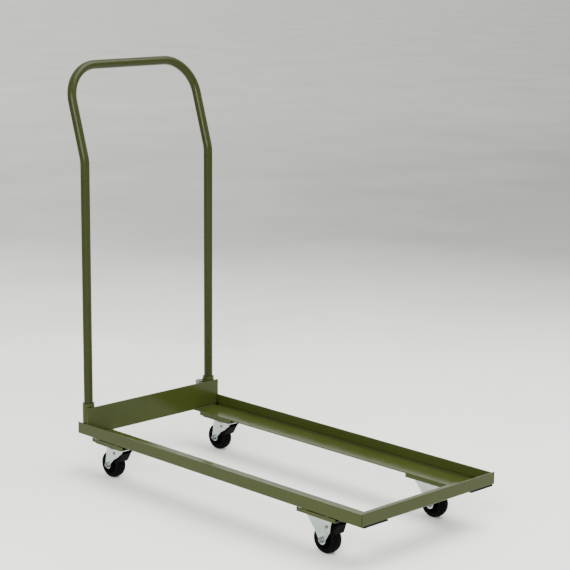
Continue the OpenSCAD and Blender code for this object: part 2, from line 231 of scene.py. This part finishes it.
DUST = (0.20, 0.19, 0.15)
DUST_SHARE = 0.03
# Painted shade on the side rails' ends, which lie in shade under the end rail. The end is also made
# rougher.
PAINTED_END_SHADE = (0.0024, 0.0024, 0.0020)
PAINTED_END_SHADE_SHARE, SHADED_END_ROUGHER = 0.97, 6.0
PAINTED_END_SHADE_BLEND = 0.0002
# Near black, painted into the coat's corners and between parts as shade.
SHADE_PAINTED_ON_COAT = (0.0016, 0.0018, 0.0010)
TARNISH = (0.30, 0.29, 0.27)
# Near black, painted into the plating's corners and between parts as shade.
SHADE_PAINTED_ON_ZINC = (0.006, 0.006, 0.006)
SCUFF = (0.009, 0.0088, 0.0085)
RUBBER, RUBBER_DIRT = (0.0014, 0.0014, 0.0015), (0.0055, 0.0053, 0.0050)


def powder_coat(name, colour, dark, rough, shaded_end_x=None):
    """Sprayed and baked paint. The last argument is the X, in metres, beyond which shade is painted
    near black onto the coat, for a rail's end that lies in shade under the end rail.
    """
    look = Look(name)
    mottle = look.patches(scale=5.0, low=0.35, high=0.65, detail=4.0)
    cloud = look.patches(scale=38.0, low=0.3, high=0.7)
    base = look.blend(mottle, rgb(*colour), rgb(*dark))
    fleck = look.patches(scale=1500.0, low=0.62, high=0.74, detail=1.0)
    base = look.tint(base, fleck, share=0.05, colour=times(colour, 1.5))
    rubbed = look.patches(scale=60.0, low=0.46, high=0.66)
    worn = look.math("MULTIPLY", look.edge_mask(radius=0.0011), rubbed)
    base = look.tint(base, worn, share=0.35, colour=times(colour, 1.7))
    settled = look.remap(
        look.noise(scale=9.0, detail=5.0), low=0.4, high=0.75, to_high=DUST_SHARE)
    base = look.tint(base, look.upward(), share=settled, colour=DUST)
    # Painted shade: the rail's end goes near black, as the shade it lies in under the end rail, and
    # is made rougher.
    if shaded_end_x is not None:
        split = look.add("ShaderNodeSeparateXYZ", Vector=look.coords)
        past = look.remap(
            split.outputs["X"], shaded_end_x, shaded_end_x + PAINTED_END_SHADE_BLEND, to_high=PAINTED_END_SHADE_SHARE)
        base = look.blend(past, base, rgb(*PAINTED_END_SHADE))
        cloud = look.math("MAXIMUM", cloud, look.math("MULTIPLY", past, SHADED_END_ROUGHER))
    # Painted shade: the coat goes near black in corners and between parts, where little sky shows.
    corner_shade = look.shade_mask(reach=0.012, closed=0.40, open_air=0.80)
    base = look.tint(base, corner_shade, share=0.95, colour=SHADE_PAINTED_ON_COAT)
    look.set(Base_Color=base, Roughness=look.ramp(cloud, start=rough - 0.05, span=0.11))
    look.set(Specular_IOR_Level=0.15)
    look.rounded_edges(radius=0.0007)
    look.bump(look.noise(scale=520.0, detail=1.0, rough=0.4), distance=0.00005, strength=0.35)
    look.bump(look.noise(scale=45.0, detail=2.0), distance=0.0003, strength=0.2)
    return look.material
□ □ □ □
Goal ▸ Quote exactly the lines running from the start of the listing above through the line where "(0.0055, 0.0053, 0.0050)" is found, and output no other lines.

Solution ▸
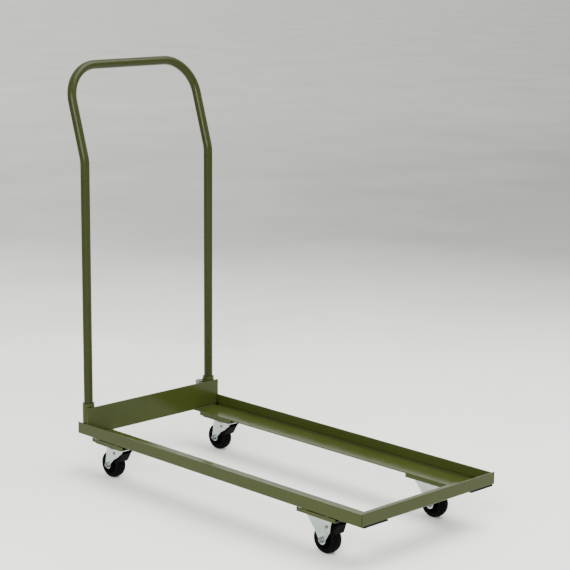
Continue the OpenSCAD and Blender code for this object: part 2, from line 231 of scene.py. This part finishes it.
DUST = (0.20, 0.19, 0.15)
DUST_SHARE = 0.03
# Painted shade on the side rails' ends, which lie in shade under the end rail. The end is also made
# rougher.
PAINTED_END_SHADE = (0.0024, 0.0024, 0.0020)
PAINTED_END_SHADE_SHARE, SHADED_END_ROUGHER = 0.97, 6.0
PAINTED_END_SHADE_BLEND = 0.0002
# Near black, painted into the coat's corners and between parts as shade.
SHADE_PAINTED_ON_COAT = (0.0016, 0.0018, 0.0010)
TARNISH = (0.30, 0.29, 0.27)
# Near black, painted into the plating's corners and between parts as shade.
SHADE_PAINTED_ON_ZINC = (0.006, 0.006, 0.006)
SCUFF = (0.009, 0.0088, 0.0085)
RUBBER, RUBBER_DIRT = (0.0014, 0.0014, 0.0015), (0.0055, 0.0053, 0.0050)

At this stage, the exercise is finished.